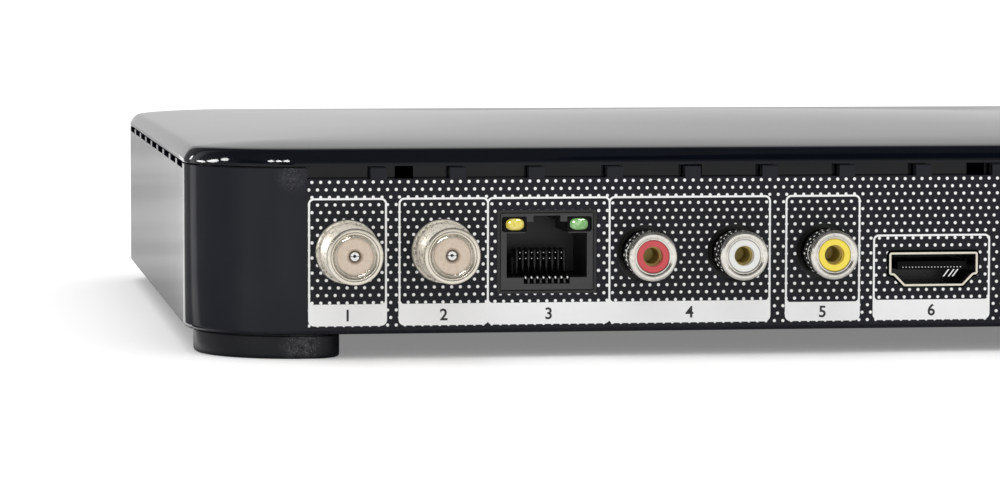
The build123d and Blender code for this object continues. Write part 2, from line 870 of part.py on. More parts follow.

---

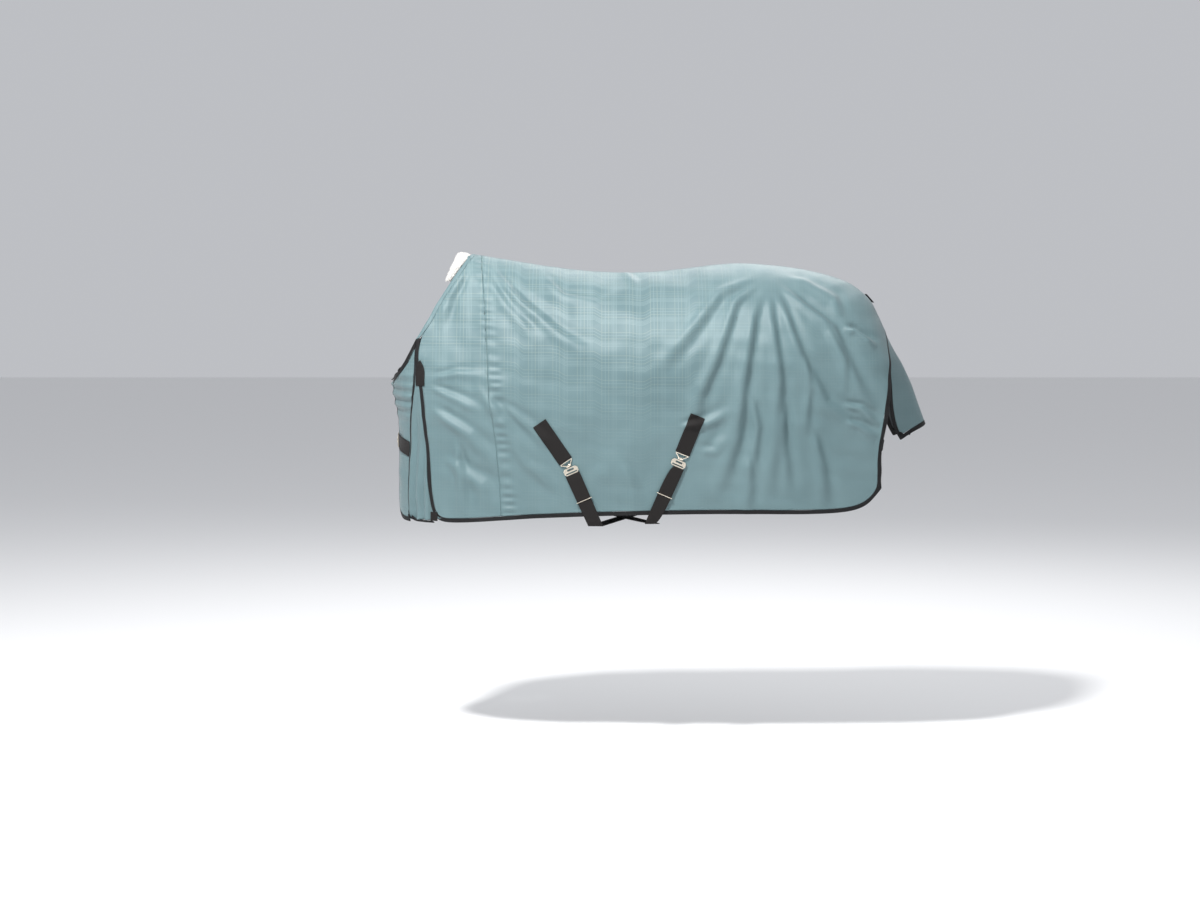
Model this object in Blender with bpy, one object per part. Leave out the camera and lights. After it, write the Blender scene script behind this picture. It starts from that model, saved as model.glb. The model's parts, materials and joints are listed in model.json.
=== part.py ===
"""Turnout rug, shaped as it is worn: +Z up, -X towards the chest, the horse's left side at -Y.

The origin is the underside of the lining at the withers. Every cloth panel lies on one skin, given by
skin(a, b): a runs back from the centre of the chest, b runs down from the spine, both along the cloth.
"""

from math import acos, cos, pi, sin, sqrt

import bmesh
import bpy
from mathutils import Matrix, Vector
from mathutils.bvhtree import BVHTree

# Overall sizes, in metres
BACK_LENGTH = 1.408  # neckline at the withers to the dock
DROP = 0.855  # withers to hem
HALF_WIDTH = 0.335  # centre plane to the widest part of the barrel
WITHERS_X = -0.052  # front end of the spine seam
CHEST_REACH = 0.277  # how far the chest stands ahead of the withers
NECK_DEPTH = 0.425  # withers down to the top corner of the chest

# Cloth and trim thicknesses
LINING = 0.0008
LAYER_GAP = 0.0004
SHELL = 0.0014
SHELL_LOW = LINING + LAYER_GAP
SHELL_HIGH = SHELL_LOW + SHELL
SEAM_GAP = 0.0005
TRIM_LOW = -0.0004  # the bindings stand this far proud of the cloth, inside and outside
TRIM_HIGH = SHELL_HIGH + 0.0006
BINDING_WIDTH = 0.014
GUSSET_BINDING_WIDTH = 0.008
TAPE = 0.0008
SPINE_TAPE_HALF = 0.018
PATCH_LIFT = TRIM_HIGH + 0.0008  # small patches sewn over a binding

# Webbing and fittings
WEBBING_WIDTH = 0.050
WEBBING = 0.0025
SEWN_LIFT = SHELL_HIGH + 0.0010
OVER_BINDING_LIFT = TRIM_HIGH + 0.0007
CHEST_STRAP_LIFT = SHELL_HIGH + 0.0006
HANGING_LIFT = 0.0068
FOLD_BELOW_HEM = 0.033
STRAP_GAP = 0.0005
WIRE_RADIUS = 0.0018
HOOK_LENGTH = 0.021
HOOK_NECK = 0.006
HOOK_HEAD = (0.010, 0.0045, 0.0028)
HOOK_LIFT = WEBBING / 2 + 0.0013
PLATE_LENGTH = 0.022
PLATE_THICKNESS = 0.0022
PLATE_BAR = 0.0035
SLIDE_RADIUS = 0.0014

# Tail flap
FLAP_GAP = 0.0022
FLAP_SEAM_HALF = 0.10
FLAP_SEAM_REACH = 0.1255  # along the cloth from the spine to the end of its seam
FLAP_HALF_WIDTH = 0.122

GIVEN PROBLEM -
Set down, exactly and alone, the run of lines from the line that has "Model this object" to the line that has "from mathutils.bvhtree import BVHTree".

OUTPUT OF THE TASK -
Model this object in Blender with bpy, one object per part. Leave out the camera and lights. After it, write the Blender scene script behind this picture. It starts from that model, saved as model.glb. The model's parts, materials and joints are listed in model.json.
=== part.py ===
"""Turnout rug, shaped as it is worn: +Z up, -X towards the chest, the horse's left side at -Y.

The origin is the underside of the lining at the withers. Every cloth panel lies on one skin, given by
skin(a, b): a runs back from the centre of the chest, b runs down from the spine, both along the cloth.
"""

from math import acos, cos, pi, sin, sqrt

import bmesh
import bpy
from mathutils import Matrix, Vector
from mathutils.bvhtree import BVHTree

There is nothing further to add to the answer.